___ AVAILABLE DATA ___
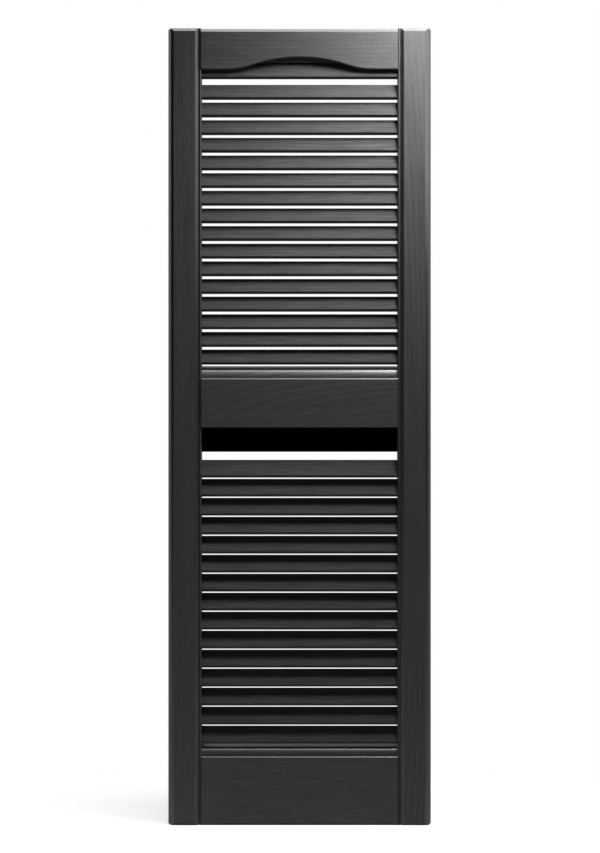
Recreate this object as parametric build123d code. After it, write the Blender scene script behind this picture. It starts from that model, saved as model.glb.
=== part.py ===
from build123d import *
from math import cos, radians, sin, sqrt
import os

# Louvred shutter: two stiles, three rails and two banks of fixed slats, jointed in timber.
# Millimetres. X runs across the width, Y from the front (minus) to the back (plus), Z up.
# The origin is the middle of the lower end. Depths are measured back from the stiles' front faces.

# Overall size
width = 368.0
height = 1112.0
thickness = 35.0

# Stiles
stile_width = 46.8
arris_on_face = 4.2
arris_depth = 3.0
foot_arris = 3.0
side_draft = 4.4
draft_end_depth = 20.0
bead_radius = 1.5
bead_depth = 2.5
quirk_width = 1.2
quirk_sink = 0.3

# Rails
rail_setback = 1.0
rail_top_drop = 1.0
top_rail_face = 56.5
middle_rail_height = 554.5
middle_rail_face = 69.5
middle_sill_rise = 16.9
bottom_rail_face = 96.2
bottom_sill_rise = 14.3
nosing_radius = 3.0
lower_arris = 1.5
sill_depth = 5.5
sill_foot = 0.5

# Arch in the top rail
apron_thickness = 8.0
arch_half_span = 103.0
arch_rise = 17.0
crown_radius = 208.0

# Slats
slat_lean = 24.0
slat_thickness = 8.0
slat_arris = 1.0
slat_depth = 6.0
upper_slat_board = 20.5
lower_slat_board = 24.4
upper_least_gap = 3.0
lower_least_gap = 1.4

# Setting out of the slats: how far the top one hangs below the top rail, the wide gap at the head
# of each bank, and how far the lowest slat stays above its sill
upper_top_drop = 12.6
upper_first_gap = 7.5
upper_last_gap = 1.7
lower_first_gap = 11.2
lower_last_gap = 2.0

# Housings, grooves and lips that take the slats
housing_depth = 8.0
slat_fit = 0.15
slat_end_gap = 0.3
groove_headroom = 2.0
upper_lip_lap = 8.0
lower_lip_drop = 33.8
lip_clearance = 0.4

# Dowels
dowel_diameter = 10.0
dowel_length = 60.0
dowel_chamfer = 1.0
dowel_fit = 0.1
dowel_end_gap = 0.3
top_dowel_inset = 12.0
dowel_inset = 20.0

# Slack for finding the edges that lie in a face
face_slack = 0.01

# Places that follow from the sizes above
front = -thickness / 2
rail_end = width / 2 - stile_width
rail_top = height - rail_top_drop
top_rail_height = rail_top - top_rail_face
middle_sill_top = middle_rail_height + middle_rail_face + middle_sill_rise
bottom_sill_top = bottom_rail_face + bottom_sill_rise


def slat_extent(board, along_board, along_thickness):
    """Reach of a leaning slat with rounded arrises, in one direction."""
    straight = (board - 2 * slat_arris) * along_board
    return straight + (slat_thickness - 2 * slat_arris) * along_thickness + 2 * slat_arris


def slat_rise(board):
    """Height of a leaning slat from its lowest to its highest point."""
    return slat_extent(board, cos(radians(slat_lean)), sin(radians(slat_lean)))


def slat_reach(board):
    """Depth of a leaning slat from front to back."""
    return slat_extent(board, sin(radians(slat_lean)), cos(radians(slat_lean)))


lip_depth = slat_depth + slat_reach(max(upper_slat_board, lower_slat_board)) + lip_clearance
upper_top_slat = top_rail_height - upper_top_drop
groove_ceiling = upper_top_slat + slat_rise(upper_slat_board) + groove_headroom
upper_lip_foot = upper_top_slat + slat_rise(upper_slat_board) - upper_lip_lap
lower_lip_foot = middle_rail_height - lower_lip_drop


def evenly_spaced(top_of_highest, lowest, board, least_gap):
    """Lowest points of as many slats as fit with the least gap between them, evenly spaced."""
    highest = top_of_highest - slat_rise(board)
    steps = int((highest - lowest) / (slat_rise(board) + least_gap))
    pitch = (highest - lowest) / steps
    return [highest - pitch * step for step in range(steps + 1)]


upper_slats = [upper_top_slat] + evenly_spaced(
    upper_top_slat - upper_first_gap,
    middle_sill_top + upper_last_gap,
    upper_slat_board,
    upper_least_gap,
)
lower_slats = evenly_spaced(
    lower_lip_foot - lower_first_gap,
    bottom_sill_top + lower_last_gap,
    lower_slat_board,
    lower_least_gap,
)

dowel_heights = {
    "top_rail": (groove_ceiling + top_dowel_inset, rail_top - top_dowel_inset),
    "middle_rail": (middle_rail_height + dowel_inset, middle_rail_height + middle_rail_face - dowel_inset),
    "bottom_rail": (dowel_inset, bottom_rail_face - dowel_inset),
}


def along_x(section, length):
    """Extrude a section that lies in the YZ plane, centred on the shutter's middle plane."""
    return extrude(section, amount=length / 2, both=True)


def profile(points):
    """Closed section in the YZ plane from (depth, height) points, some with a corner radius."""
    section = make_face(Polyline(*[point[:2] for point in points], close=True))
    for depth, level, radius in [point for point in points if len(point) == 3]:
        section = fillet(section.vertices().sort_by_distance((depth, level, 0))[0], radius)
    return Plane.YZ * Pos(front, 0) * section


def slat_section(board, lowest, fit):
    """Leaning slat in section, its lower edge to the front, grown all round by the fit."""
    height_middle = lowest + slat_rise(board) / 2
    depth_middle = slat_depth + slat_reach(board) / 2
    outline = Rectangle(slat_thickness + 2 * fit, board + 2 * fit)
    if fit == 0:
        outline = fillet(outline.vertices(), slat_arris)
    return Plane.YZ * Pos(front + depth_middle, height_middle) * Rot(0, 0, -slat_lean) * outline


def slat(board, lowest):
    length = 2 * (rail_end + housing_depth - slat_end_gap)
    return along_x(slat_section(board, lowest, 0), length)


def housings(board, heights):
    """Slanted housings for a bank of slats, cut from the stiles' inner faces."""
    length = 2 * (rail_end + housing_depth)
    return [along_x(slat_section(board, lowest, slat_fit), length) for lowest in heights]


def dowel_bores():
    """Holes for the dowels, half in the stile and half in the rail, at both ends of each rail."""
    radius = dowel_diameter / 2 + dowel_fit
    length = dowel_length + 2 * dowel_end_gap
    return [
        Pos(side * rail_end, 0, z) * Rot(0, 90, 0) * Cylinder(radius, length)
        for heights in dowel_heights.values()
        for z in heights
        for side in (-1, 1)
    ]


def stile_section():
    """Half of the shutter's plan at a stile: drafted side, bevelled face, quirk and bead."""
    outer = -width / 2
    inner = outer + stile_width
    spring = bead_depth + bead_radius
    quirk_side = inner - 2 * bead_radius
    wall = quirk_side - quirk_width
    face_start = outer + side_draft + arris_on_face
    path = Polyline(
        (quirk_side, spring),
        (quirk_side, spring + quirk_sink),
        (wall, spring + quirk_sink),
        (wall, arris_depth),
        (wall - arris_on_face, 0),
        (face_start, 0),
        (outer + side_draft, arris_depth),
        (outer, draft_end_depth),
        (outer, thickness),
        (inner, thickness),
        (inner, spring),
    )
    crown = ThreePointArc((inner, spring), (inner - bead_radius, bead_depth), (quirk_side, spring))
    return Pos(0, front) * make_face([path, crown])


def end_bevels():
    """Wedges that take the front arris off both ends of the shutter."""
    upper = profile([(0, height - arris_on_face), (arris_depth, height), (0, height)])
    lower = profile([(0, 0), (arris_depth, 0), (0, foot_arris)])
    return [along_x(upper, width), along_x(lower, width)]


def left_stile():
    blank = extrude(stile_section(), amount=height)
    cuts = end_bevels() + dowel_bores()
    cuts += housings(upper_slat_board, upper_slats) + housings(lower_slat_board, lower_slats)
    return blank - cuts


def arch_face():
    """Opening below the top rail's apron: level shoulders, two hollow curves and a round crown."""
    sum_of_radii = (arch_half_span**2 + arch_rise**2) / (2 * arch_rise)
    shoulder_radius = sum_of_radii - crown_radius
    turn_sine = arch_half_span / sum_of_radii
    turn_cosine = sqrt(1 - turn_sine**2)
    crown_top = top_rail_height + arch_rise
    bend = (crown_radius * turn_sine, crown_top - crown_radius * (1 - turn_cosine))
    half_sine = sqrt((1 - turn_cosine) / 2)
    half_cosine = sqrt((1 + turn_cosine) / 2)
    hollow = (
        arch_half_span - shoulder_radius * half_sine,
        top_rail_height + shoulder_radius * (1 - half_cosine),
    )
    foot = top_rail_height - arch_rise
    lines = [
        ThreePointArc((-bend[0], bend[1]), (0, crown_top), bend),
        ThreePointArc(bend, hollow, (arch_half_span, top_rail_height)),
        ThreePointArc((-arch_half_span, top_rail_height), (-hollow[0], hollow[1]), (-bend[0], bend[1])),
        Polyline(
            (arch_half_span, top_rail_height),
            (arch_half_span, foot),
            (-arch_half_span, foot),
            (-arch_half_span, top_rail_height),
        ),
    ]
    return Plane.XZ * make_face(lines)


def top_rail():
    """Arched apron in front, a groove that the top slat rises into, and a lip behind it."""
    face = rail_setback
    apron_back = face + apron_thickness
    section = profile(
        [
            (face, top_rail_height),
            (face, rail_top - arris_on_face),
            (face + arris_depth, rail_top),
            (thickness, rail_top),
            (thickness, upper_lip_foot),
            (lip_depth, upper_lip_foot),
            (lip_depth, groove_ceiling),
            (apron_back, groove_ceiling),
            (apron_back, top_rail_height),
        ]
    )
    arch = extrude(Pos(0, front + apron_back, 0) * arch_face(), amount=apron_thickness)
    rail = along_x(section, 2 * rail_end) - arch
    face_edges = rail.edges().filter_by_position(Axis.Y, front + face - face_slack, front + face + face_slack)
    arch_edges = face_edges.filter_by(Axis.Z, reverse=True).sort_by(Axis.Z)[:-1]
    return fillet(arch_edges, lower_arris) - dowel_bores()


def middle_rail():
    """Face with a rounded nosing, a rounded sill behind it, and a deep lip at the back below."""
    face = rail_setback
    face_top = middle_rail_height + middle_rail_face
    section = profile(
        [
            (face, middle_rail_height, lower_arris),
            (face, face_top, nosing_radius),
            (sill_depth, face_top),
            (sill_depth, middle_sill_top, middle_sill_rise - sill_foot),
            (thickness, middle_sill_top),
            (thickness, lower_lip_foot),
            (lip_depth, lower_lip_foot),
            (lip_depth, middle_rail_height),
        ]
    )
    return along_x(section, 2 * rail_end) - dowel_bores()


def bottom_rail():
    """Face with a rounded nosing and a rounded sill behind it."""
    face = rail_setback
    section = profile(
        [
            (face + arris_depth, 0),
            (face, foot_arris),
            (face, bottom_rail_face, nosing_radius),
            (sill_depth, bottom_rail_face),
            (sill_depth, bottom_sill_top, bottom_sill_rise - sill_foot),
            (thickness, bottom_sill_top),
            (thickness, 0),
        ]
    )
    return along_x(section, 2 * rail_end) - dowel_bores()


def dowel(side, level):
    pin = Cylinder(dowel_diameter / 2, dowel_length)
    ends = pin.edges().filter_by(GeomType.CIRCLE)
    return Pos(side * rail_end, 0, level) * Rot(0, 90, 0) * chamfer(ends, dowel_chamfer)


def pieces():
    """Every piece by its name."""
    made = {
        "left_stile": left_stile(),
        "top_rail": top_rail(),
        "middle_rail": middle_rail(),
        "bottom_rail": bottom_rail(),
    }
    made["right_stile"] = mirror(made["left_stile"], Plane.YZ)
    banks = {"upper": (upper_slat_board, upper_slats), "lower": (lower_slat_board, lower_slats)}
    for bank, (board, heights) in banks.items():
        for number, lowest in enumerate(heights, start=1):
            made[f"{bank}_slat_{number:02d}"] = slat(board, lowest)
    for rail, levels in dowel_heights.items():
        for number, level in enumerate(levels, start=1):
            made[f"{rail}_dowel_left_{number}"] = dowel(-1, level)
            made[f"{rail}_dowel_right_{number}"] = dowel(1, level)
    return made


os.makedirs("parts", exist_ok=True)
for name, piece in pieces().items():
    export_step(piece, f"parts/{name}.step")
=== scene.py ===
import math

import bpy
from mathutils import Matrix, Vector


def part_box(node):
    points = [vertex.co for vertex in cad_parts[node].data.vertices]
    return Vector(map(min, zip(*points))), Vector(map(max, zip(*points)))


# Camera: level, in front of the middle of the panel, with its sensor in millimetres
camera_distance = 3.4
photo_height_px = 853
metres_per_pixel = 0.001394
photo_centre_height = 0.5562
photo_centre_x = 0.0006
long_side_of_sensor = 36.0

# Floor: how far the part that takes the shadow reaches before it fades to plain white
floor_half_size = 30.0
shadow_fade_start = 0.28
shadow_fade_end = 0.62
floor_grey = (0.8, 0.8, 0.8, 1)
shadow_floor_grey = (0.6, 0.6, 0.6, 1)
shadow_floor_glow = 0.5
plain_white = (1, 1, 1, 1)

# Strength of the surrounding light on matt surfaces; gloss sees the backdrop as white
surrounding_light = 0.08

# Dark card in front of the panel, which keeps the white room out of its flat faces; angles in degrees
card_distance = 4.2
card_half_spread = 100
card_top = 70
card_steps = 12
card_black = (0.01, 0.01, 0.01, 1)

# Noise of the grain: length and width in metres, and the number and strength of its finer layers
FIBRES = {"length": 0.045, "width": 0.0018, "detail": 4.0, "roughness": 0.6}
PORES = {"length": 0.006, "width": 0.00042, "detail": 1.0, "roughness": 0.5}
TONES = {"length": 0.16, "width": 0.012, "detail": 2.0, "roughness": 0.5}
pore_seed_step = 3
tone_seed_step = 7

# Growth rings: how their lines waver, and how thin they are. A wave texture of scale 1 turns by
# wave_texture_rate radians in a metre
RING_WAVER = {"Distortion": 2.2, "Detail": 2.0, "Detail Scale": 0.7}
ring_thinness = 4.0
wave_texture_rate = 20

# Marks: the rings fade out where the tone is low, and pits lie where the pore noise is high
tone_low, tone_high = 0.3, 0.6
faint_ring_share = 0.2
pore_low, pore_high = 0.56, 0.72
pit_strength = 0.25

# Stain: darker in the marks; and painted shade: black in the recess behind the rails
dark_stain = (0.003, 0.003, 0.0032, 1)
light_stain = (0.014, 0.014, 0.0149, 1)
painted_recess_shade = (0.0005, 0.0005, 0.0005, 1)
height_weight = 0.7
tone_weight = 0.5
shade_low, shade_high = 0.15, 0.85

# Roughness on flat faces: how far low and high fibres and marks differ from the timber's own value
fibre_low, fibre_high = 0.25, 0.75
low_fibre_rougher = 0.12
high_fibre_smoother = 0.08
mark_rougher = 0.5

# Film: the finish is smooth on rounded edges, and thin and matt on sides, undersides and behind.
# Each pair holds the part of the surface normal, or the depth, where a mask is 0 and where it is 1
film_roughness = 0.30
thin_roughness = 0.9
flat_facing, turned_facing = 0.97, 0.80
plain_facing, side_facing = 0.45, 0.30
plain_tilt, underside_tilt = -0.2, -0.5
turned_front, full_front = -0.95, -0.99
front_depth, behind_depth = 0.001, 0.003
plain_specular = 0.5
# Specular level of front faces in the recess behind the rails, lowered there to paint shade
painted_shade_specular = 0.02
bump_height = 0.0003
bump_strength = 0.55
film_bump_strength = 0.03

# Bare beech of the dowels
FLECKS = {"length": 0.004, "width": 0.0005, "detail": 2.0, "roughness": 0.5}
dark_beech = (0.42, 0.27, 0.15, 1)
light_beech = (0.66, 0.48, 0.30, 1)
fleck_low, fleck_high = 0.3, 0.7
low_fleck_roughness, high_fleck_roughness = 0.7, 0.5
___
> PROBLEM
All lines in the listing above from the line containing "for bank, (board, heights)" to the line containing "long_side_of_sensor = 36.0", inclusive, should be retyped exactly; no other lines should appear.

> FULL RESPONSE
    for bank, (board, heights) in banks.items():
        for number, lowest in enumerate(heights, start=1):
            made[f"{bank}_slat_{number:02d}"] = slat(board, lowest)
    for rail, levels in dowel_heights.items():
        for number, level in enumerate(levels, start=1):
            made[f"{rail}_dowel_left_{number}"] = dowel(-1, level)
            made[f"{rail}_dowel_right_{number}"] = dowel(1, level)
    return made


os.makedirs("parts", exist_ok=True)
for name, piece in pieces().items():
    export_step(piece, f"parts/{name}.step")
=== scene.py ===
import math

import bpy
from mathutils import Matrix, Vector


def part_box(node):
    points = [vertex.co for vertex in cad_parts[node].data.vertices]
    return Vector(map(min, zip(*points))), Vector(map(max, zip(*points)))


# Camera: level, in front of the middle of the panel, with its sensor in millimetres
camera_distance = 3.4
photo_height_px = 853
metres_per_pixel = 0.001394
photo_centre_height = 0.5562
photo_centre_x = 0.0006
long_side_of_sensor = 36.0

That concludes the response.